We need many more organizations to support efforts like these. The Stand Together community is supporting public and private sector approaches to place increased emphasis on unconventional learning models and new types of credentials. 

Stand Together Trust is investing in resources to educate social entrepreneurs who are working to change the policy conversation. What can policymakers and education influencers do to shift the paradigm?  

As a first step, policymakers and influencers need to recognize that the laws that govern higher education are a relic of the past and no longer reflect the more expansive postsecondary education environment.
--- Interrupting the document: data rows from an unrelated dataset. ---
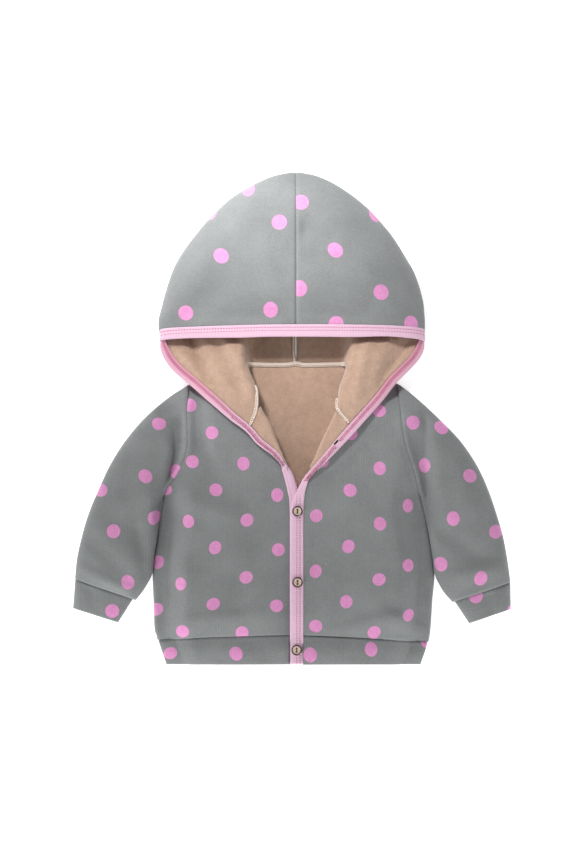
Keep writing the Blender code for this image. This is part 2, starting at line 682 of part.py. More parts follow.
def main():
    for old in list(bpy.data.objects):
        bpy.data.objects.remove(old, do_unlink=True)
    grey = (0.21, 0.22, 0.22)
    pink = (0.80, 0.45, 0.62)
    wood = (0.62, 0.50, 0.40)
    back_panel(material("back_cloth", grey, 0.9))
    front("front_right", -1.0, LEFT_SIDE, LEFT_OPENING, LEFT_LAPEL, LEFT_NECK_END,
          material("front_right_cloth", grey, 0.9))
    front("front_left", 1.0, RIGHT_SIDE, RIGHT_OPENING, RIGHT_LAPEL, RIGHT_NECK_END,
          material("front_left_cloth", grey, 0.9))
    hood_half("hood_right", -1.0, 1, LEFT_LAPEL, LEFT_NECK_END, LEFT_OPENING, LEFT_NECK,
              material("hood_right_cloth", grey, 0.9))
    hood_half("hood_left", 1.0, 2, RIGHT_LAPEL, RIGHT_NECK_END, RIGHT_OPENING, RIGHT_NECK,
              material("hood_left_cloth", grey, 0.9))
    sleeve("sleeve_right", LEFT_SIDE, LEFT_SLEEVE_OUTER, LEFT_SLEEVE_INNER,
           material("sleeve_right_cloth", grey, 0.9))
    sleeve("sleeve_left", RIGHT_SIDE, RIGHT_SLEEVE_OUTER, RIGHT_SLEEVE_INNER,
           material("sleeve_left_cloth", grey, 0.9))
    cuff("cuff_right", LEFT_CUFF, material("cuff_right_cloth", grey, 0.9))
    cuff("cuff_left", RIGHT_CUFF, material("cuff_left_cloth", grey, 0.9))
    hem_band(material("hem_cloth", grey, 0.9))
    binding(material("binding_tape", pink, 0.7))
    for name, x, y, layer in BUTTONS:
        button(name, x, y, layer, material(name + "_wood", wood, 0.45))


main()
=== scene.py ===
"""Baby's button-up hoodie, laid flat: cloth, binding, seams, stitches, buttons and stage.

Sizes in the tables are millimetres in the frame's own axes: +Y towards the hood, +X towards
the wearer's left, heights to the middle of a wall of cloth. LEFT and RIGHT in a table's name
mean -X and +X; "left" and "right" in a piece's name are the wearer's.
"""
import bisect
import math
from types import SimpleNamespace

import bmesh
import bpy
import numpy as np
from mathutils import Matrix, Vector, noise


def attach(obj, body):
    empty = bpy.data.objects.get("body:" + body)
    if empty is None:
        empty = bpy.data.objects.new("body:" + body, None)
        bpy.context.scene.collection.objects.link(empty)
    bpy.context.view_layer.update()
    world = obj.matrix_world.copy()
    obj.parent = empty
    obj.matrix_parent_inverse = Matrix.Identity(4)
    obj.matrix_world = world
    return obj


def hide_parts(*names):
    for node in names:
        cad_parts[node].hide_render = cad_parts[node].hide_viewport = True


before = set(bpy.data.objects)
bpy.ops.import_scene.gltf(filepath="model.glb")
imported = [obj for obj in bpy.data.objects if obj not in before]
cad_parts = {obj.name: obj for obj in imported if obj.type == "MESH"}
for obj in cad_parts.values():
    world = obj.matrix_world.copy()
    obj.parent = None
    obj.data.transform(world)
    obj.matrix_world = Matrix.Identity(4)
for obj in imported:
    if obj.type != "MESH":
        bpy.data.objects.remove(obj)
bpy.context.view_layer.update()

bl_info = {
    "name": "Button-up hoodie",
    "version": (1, 0, 0),
    "blender": (4, 5, 0),
    "location": "3D View > Sidebar > Hoodie",
    "description": "Dresses the packed hoodie frame with dotted jersey, binding, stitches and buttons",
    "category": "Add Mesh",
}

MM = 0.001

# Cloth and trim
WALL = 2.2              # thickness of the jersey
BAND = 2.6              # thickness of a band folded double
TAPE = 3.6              # thickness of the binding
TAPE_TOP = 1.98         # from the middle of the binding to its stitches
GAP = 0.3               # between two pieces at a seam
BAND_CLEAR = 1.35       # least height of the middle of a band folded double
BACK_INSET = 3.0        # how far the back stops short of the fronts' rolled sides
HEM_PUFF = 1.6          # how far the hem band swells above its seam
TRIM_GAP = 0.45         # between the cloth's edge and the binding
HEM_GAP = 0.8           # between the hem seam and the band's edge
FLANGE = 3.6            # height of the fronts along the shoulder
FOLD = 5.0              # height of the folds of sleeves and cuffs
HEM_FOLD = 3.6          # height of the hem band's folds
HEM_SIDE = 5.9          # least height of the hem band's top
HOOD_FLOOR = 1.3        # height of the hood's lower layer on the surface
LYING = 0.97            # share of a ring's depth from which it lies flat
ROLL = 1.9              # how far a lapel's fold bulges
FOLD_DIP = 4.0          # how far the hood's edge dips at its fold
CORNER_GAP = 3.0        # widens the binding's gap where it turns at the hood's corners
SEAM_OPEN = 0.5         # half the width of the groove along the hood's seam
LAP = 2.2               # half the step between the two fronts where they overlap

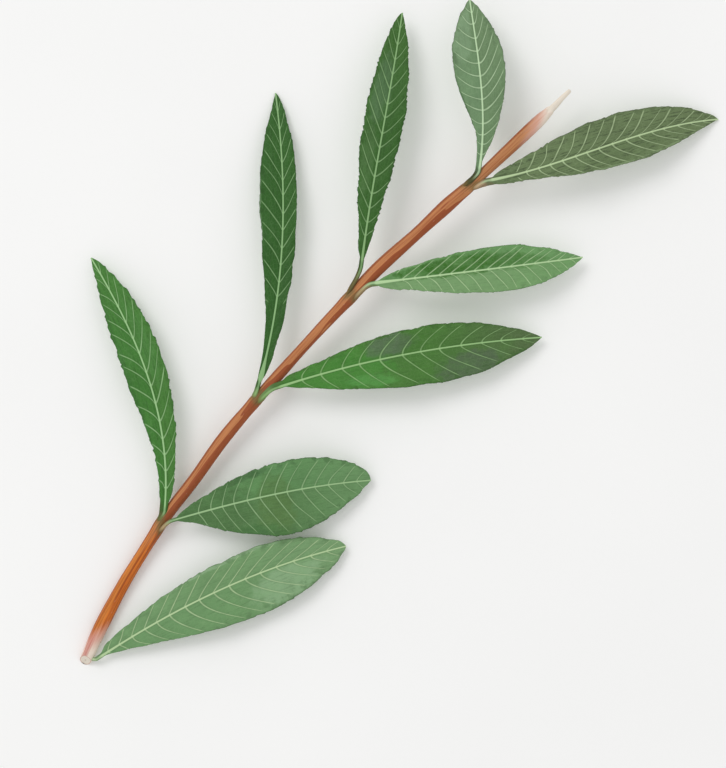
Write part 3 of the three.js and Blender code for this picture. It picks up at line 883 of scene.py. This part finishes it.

Still, most policy reforms have focused on incremental tweaks to the outdated system, like improvements to the student loan repayment system, and though well intentioned, these reforms fall short of being transformational. 

I recall a federal policymaker telling a group of business leaders, “Policymakers can’t change the system. We can get in the way, or we can get out of the way. But it’s you who will create the change if we get out of the way.” Exactly. It’s time for policymakers and regulators to get out of the way, create space for experimentation and innovation, and take the thumb of government off the scale to allow bottom-up solutions to emerge.   

Reformers and innovators across the country have the bottom-up solutions, but they are up against a status quo system that benefits from government subsidies and policies that limit competition and create a closed marketplace. Policymakers must listen to those who are closest to the problems and who experience the barriers to transformative education.  

The Stand Together Trust Policy Toolkit to Transform Postsecondary Education provides a vision for education designed to support students, not systems, and offers ideas for policymakers and education reformers who want to join the movement to shift the paradigm in postsecondary education.